The first train from the Las Vegas & Tonopah line entered Rhyolite on December 14, 1906, with about 100 passengers. This was a big deal and eventually the depot you see today was finished almost a year later.
In the late 1930’s the train depot became a casino and bar called the Rhyolite Ghost Casino. After that was turned into a small museum that remained open into the 1970s.
6. Caboose House
Near the train station is the Caboose house. With building materials scarce out in the desert, people made anything into a home, including old train cars. This particular caboose had a third life as a gas station in the 1930’s after tourists began visiting Rhyolite.

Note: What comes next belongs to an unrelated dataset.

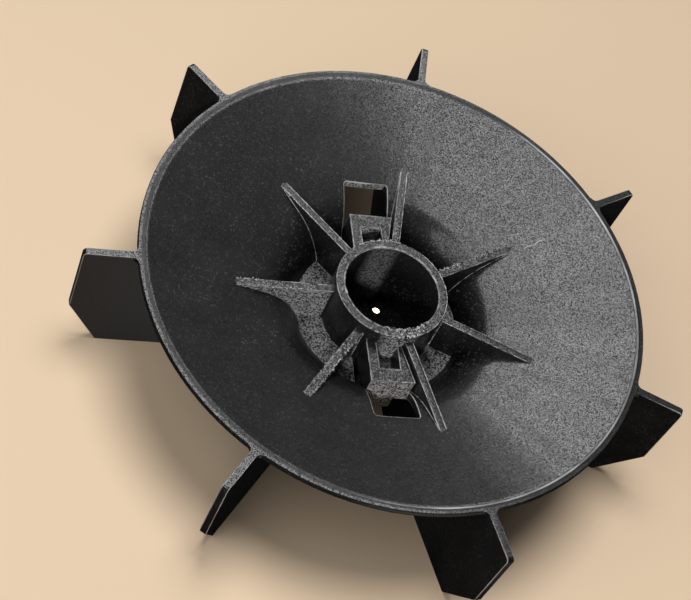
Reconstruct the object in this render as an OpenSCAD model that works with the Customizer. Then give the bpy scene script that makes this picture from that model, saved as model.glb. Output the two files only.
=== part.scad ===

7. the jail and other remains
After exploring the caboose we took a little walk down Esmeralda Road where we found some residences, the old jail and other odds and ends.
getting to rhyolite
Rhyolite is both off the beaten path and easy to get to. The town is just a few miles outside of Beatty, Nevada and 35 miles from Death Valley’s Furnace Creek Visitor Center. However, you’d never find Rhyolite if you weren’t looking for it. No advertisements or billboards direct you here.
As I alluded to earlier, you’ll find no creature comforts in Rhyolite. No visitor center, no vending machines, no bathrooms, and maybe not even any cell service. With that in mind, it’s pretty important that you bring your own food and plenty of water, especially if you are visiting in the middle of summer like we were.